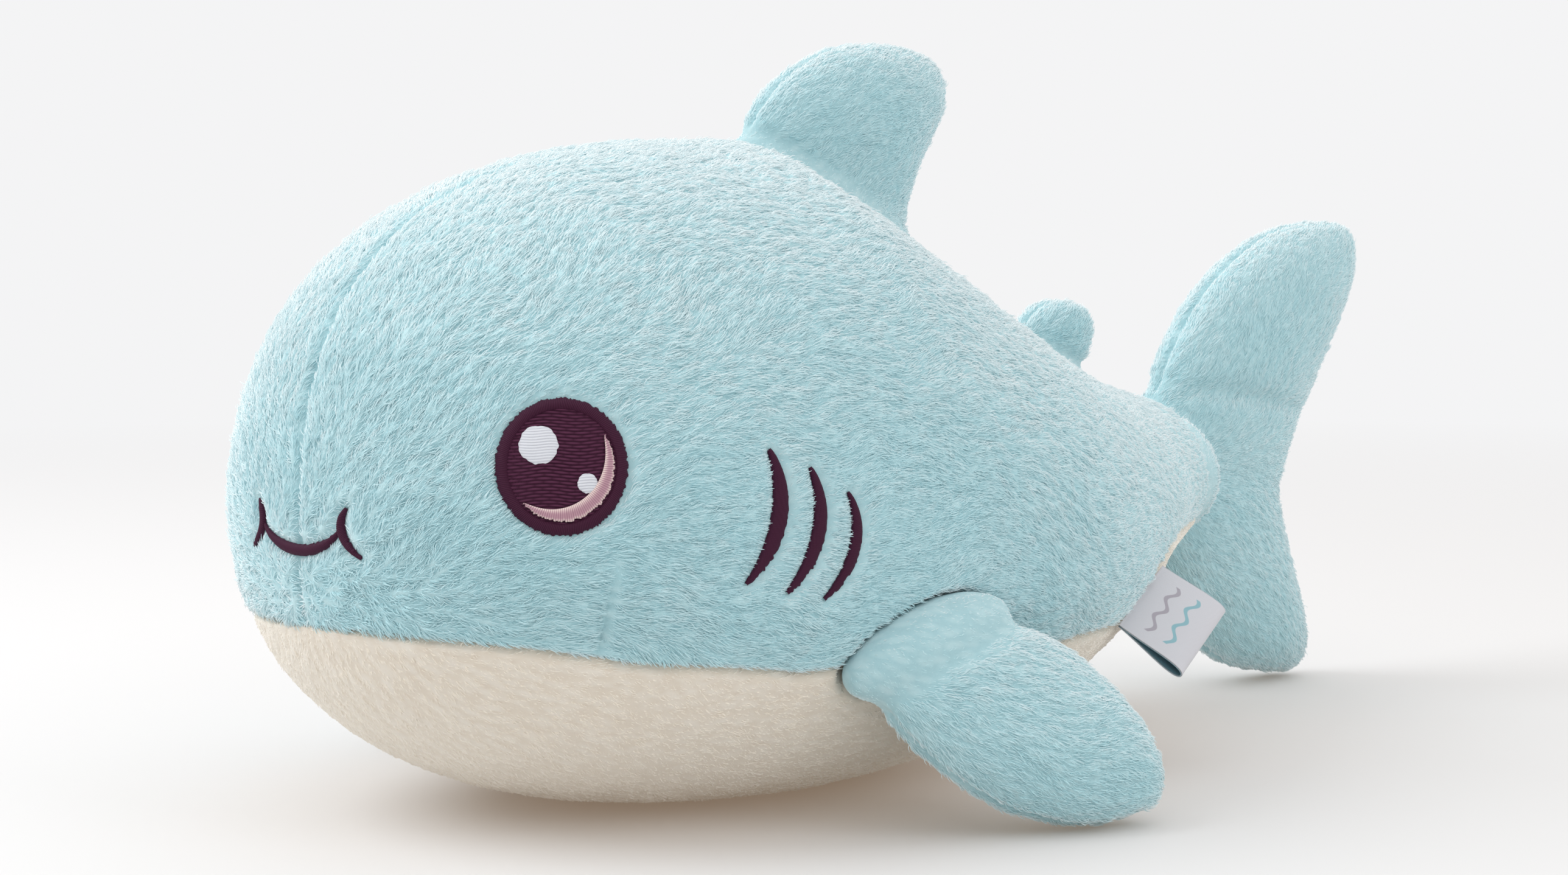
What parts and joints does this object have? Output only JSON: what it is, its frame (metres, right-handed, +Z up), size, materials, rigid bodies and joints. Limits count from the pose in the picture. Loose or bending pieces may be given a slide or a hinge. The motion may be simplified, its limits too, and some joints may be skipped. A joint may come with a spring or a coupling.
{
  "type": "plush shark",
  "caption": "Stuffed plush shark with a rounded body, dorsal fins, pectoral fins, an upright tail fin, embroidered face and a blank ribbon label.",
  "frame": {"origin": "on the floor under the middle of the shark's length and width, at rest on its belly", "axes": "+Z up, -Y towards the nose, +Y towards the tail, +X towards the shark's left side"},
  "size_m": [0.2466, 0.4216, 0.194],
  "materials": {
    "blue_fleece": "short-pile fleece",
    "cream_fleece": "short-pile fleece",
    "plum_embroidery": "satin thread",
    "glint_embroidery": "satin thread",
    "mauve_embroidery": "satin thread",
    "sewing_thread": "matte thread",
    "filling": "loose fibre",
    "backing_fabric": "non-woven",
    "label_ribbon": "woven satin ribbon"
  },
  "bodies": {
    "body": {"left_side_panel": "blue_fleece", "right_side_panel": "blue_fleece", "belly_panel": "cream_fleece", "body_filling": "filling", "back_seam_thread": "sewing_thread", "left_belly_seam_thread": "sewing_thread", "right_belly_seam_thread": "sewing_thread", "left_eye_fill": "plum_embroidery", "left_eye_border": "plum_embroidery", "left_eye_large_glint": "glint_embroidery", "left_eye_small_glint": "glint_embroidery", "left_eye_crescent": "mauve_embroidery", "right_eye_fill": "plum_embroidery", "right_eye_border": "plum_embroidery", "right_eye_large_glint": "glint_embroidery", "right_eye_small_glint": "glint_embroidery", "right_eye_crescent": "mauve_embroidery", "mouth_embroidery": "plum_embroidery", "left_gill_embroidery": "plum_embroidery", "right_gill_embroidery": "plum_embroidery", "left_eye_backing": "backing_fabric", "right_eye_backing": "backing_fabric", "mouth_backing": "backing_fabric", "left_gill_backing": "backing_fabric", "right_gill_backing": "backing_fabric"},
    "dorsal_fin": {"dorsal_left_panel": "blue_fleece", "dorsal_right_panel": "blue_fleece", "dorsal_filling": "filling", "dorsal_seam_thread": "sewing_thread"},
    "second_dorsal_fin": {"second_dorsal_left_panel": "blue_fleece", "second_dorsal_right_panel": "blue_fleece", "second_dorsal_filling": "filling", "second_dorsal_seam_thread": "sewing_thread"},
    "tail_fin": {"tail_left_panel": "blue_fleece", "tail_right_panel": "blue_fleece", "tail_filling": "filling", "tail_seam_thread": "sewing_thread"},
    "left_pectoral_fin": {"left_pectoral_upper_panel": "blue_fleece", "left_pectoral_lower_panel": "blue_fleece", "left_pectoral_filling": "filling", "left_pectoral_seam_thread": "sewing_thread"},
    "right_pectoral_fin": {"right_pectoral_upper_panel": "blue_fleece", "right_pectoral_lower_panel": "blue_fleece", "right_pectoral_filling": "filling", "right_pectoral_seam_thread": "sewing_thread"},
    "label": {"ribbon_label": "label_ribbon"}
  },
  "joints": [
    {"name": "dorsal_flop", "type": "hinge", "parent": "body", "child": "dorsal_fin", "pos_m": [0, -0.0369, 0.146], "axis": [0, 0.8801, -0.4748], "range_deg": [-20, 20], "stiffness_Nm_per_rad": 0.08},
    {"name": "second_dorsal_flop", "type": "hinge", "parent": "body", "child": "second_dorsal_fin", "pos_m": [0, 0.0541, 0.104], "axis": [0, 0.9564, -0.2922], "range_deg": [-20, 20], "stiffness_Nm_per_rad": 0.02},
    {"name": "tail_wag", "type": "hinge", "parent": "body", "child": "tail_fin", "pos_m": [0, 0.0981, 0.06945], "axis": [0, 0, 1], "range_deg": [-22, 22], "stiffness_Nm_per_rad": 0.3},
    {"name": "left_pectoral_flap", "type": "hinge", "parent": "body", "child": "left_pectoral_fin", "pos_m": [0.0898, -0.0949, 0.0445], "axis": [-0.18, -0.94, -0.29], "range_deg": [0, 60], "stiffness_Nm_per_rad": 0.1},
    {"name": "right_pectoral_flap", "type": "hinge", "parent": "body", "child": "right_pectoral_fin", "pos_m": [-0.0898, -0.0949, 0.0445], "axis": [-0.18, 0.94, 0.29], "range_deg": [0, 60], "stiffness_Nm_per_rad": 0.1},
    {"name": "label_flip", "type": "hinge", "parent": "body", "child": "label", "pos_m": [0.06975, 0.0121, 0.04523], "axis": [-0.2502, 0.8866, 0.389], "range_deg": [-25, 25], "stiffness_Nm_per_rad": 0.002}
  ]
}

-*-

### WRITTEN INSTRUCTION
Locate the string "joints" in the listing above and copy every line where it occurs.

### ANSWER IN FULL
What parts and joints does this object have? Output only JSON: what it is, its frame (metres, right-handed, +Z up), size, materials, rigid bodies and joints. Limits count from the pose in the picture. Loose or bending pieces may be given a slide or a hinge. The motion may be simplified, its limits too, and some joints may be skipped. A joint may come with a spring or a coupling.
  "joints": [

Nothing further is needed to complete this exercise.